* _What you should do_
Pull every "before" line out of the data below.

* _Information shown_
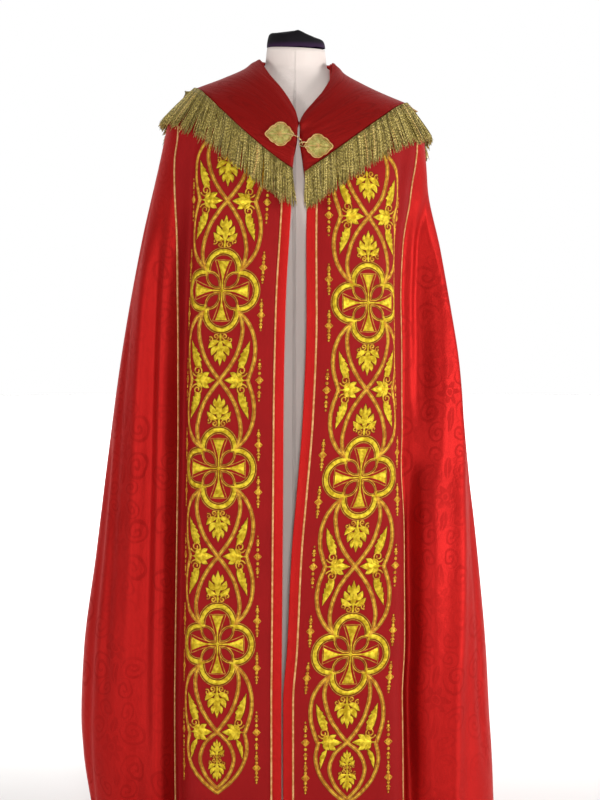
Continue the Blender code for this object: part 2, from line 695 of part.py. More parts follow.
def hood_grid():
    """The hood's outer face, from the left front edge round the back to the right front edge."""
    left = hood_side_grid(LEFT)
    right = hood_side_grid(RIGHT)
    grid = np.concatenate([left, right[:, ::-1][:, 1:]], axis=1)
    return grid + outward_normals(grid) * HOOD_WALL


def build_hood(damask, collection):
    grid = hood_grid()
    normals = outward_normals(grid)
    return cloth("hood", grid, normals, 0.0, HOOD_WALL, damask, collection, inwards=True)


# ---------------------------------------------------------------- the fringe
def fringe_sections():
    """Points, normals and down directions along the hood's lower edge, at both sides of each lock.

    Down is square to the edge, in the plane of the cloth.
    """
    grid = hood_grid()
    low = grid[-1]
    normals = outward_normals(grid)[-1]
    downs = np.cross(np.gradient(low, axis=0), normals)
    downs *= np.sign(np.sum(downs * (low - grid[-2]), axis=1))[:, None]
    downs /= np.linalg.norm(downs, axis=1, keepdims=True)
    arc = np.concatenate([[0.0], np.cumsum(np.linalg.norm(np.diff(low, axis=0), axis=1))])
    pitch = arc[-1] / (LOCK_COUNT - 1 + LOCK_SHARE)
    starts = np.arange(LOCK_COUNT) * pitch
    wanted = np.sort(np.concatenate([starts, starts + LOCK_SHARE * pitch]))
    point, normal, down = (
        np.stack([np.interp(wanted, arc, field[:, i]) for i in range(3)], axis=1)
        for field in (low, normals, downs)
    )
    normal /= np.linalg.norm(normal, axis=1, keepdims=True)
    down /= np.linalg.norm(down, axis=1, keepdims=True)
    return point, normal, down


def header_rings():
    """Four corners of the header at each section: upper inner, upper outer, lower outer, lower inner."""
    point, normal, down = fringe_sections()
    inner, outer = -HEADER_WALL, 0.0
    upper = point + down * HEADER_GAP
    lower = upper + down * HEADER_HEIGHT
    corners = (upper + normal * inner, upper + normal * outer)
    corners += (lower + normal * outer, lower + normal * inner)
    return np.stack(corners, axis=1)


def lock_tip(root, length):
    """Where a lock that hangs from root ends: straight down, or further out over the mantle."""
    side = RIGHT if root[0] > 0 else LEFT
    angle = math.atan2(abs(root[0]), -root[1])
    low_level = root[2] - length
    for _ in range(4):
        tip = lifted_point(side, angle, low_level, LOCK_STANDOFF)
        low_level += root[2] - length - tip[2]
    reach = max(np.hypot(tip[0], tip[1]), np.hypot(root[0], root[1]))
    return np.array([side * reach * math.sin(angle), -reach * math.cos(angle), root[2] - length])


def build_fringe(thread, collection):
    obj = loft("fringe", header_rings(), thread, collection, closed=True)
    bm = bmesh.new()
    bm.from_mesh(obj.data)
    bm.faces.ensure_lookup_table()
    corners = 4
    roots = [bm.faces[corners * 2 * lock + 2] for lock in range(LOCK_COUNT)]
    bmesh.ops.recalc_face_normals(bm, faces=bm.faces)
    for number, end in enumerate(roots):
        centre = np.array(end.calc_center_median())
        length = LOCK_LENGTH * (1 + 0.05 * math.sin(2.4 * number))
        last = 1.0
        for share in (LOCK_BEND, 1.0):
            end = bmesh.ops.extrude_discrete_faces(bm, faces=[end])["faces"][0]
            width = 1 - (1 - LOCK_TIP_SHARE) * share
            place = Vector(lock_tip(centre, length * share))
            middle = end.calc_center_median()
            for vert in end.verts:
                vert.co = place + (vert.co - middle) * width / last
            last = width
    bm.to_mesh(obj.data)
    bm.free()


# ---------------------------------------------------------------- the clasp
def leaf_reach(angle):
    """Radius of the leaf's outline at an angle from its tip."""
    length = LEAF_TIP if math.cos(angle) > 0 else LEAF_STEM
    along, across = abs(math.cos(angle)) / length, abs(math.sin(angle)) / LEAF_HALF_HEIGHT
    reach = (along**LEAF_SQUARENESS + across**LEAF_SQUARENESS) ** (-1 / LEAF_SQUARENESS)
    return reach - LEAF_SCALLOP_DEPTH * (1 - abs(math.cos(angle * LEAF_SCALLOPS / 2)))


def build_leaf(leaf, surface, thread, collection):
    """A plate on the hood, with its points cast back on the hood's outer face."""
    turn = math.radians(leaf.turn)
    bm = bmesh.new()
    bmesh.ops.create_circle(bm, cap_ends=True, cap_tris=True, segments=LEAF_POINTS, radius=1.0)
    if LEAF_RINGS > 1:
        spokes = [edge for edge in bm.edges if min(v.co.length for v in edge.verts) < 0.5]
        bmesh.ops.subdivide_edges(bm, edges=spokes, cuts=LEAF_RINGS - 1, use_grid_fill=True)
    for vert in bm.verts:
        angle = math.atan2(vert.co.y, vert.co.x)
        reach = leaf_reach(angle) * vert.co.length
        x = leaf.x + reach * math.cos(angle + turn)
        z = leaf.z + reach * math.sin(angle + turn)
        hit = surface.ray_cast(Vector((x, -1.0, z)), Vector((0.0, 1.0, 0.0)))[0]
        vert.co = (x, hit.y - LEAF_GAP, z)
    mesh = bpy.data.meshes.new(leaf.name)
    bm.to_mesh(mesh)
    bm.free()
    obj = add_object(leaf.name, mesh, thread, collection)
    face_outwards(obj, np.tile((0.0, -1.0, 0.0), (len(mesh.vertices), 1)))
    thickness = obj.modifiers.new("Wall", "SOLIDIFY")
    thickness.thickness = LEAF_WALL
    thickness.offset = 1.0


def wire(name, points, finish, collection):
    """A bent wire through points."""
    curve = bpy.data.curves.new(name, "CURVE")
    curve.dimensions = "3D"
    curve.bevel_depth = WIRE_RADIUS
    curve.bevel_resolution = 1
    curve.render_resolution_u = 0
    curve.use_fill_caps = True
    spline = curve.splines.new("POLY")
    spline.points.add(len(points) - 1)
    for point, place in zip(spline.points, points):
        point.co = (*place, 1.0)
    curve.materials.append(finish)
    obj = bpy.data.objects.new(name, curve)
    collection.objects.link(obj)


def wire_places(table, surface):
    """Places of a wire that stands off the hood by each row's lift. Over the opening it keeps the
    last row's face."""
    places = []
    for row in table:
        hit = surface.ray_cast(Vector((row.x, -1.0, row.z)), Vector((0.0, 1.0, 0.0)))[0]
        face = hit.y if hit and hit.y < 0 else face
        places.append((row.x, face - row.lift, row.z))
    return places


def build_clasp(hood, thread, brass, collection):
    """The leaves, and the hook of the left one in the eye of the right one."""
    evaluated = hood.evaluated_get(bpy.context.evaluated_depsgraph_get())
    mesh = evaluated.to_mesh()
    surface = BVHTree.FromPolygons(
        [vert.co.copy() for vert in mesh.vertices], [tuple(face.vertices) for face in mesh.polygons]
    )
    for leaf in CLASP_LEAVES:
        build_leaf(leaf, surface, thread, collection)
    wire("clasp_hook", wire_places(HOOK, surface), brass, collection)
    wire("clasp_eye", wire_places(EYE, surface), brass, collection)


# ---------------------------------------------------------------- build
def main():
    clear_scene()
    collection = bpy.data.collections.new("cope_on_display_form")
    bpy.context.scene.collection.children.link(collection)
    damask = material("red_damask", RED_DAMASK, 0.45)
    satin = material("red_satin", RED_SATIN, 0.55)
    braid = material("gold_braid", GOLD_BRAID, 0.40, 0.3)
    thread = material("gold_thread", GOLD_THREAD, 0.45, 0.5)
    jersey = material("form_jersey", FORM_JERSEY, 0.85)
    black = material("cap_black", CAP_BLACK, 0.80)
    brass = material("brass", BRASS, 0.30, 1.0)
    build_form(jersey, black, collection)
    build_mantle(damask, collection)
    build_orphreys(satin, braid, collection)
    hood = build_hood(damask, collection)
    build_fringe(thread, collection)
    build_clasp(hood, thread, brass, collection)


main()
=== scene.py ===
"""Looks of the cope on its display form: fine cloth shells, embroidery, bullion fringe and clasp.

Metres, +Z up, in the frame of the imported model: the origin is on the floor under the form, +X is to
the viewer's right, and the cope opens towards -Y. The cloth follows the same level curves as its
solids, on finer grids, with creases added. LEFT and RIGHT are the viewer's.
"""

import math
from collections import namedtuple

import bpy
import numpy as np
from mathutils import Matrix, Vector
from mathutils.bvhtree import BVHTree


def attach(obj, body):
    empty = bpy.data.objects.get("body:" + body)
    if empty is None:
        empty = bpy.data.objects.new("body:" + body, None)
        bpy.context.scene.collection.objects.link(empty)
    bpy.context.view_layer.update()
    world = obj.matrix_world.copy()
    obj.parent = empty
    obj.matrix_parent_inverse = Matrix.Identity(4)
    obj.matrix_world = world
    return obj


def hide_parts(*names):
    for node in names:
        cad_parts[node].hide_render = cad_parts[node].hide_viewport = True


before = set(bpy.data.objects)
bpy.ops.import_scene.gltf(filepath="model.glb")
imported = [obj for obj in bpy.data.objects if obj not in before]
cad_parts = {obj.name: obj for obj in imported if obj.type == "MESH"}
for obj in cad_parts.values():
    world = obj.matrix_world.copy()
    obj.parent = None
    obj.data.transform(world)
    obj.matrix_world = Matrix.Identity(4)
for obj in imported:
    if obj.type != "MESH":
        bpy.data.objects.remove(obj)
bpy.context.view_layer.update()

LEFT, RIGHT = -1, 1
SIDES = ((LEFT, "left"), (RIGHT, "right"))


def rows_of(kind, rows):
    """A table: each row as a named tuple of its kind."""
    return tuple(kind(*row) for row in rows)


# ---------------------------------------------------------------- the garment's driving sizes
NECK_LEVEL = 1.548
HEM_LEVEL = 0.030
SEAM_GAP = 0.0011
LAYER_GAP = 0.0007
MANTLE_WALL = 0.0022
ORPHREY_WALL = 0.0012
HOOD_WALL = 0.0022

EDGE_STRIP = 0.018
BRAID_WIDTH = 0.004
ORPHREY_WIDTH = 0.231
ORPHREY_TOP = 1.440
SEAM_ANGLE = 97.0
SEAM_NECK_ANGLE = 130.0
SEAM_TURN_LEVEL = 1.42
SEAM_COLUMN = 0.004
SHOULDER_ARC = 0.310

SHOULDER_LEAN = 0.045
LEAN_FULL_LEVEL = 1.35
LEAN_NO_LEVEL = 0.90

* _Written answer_
before = set(bpy.data.objects)
imported = [obj for obj in bpy.data.objects if obj not in before]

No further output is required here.